Ford CEO and KU alumnus Alan Mulally says automaker ‘doing great’

No to bailout; yes to increased production

Alan Mulally, CEO of Ford Motor Co., right, discusses the future of his company with Stuart Bell, Kansas University’s dean of engineering, Wednesday in Bell’s office. Mulally visited his alma mater and met with KU students at Eaton Hall.

Coming Sunday

In Sunday’s Journal-World, Ford Motor Co. CEO Alan Mulally speaks out on several topics: his company’s future, the economy’s prospects, and even whether he’d be interested in serving as Kansas University’s next chancellor.

On 6News Sunday, see Mulally in his element — part engineer, part salesman, all CEO — at 10 p.m. on Sunflower Broadband channel 6.

For more on the KU graduate’s visit to his alma mater, visit LJWorld.com.

Ford Motor Co.’s CEO doesn’t expect the company to fill its financial tanks with federal bailout money.

Alan Mulally said Wednesday that his company was “doing great” in part because it still had $21 billion in cash at the end of its first quarter — having burned through only $3.7 billion during the past three months, or nearly half the $7.2 billion that Ford went through during the previous quarter.

While GM and Chrysler struggle to put together reorganization plans, announce plant shutdowns and devise ways to avoid bankruptcy while sharing some $17.4 billion in U.S. loans, Ford is motoring along with plans to add another 10,000 vehicles to its production lines.

Bailout money? Mulally is confident such financing won’t be propping up the blue oval.

“We’re very confident, because that was the plan — to raise sufficient capital, which we did when we could — and we feel very comfortable with our liquidity today,” said Mulally, during a 30-minute interview Wednesday at Kansas University’s engineering school. “Now we are actually going to start to increase production, because people really love the new product lines, and we’re actually increasing market share.”

Such production increases will come for “trucks, cars, SUVs” across “most of our operations,” Mulally said. Ford has a production plant in Claycomo, Mo.

Mulally came to Lawrence to meet with a crowd of about 250 KU students in engineering and other disciplines at Eaton Hall, an event videotaped for inclusion in the company’s ongoing efforts to tell “the Ford story.”

Mulally grew up in Lawrence, graduated from Lawrence High School and received two engineering degrees at KU. He also serves on the engineering school’s advisory board.

Stuart Bell, dean of engineering, enjoyed having Mulally back on campus, giving students a chance to connect with a corporate leader who has shown the value of a KU education. Mulally spent much of his career at Boeing, rising to CEO of its commercial airplanes business before leaving in 2006 to take over at Ford.

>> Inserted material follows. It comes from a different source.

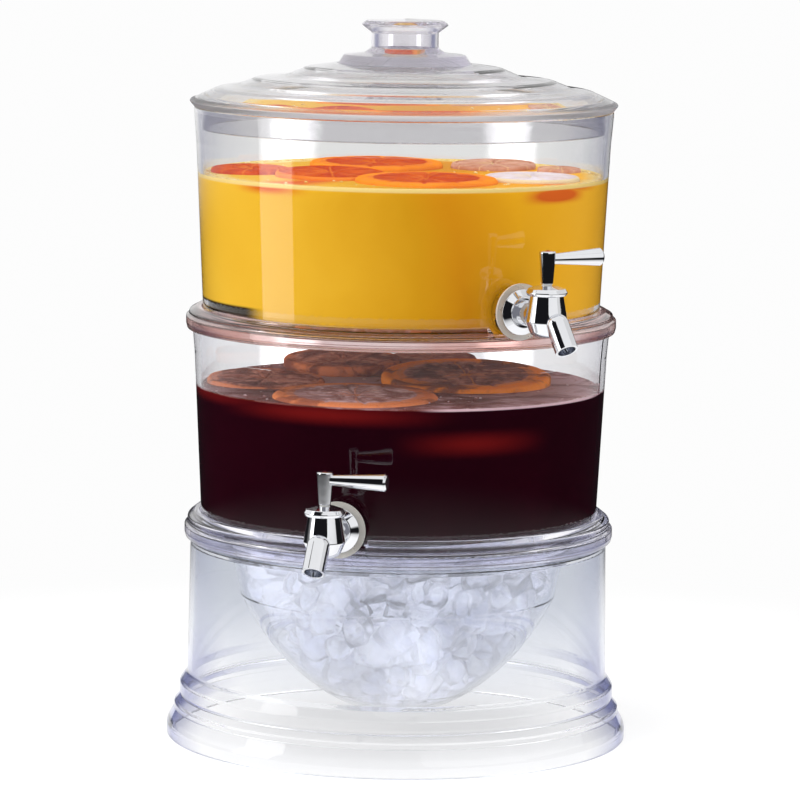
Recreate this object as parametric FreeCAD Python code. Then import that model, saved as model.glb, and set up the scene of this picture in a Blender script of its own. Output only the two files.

“He is calm and very personable, and it comes from a lot of hard work and a lot of confidence,” Bell said. “He knows what he’s talking about, and, when you have the right answer, it’s pretty obvious you’re going to have success. And I think that’s what Alan brings.”

Mulally said he was supportive of the government’s efforts to assist the auto industry, even as his company continues to avoid tapping into federal financing. GM, Chrysler, Ford and other automakers all share parts suppliers, and that’s among the reasons a failure of one automaker would threaten the survival of others.

“Clearly, we’re in a different place than some of our competitors, because we have sufficient liquidity to finance our plan and make the vehicles that people really do want,” Mulally said. “It’s a tough environment. The economy is tough — sales for the industry are down over 50 percent — so I think the things the people are doing, especially the government, to get this economy going again are going to bode well for all of us.”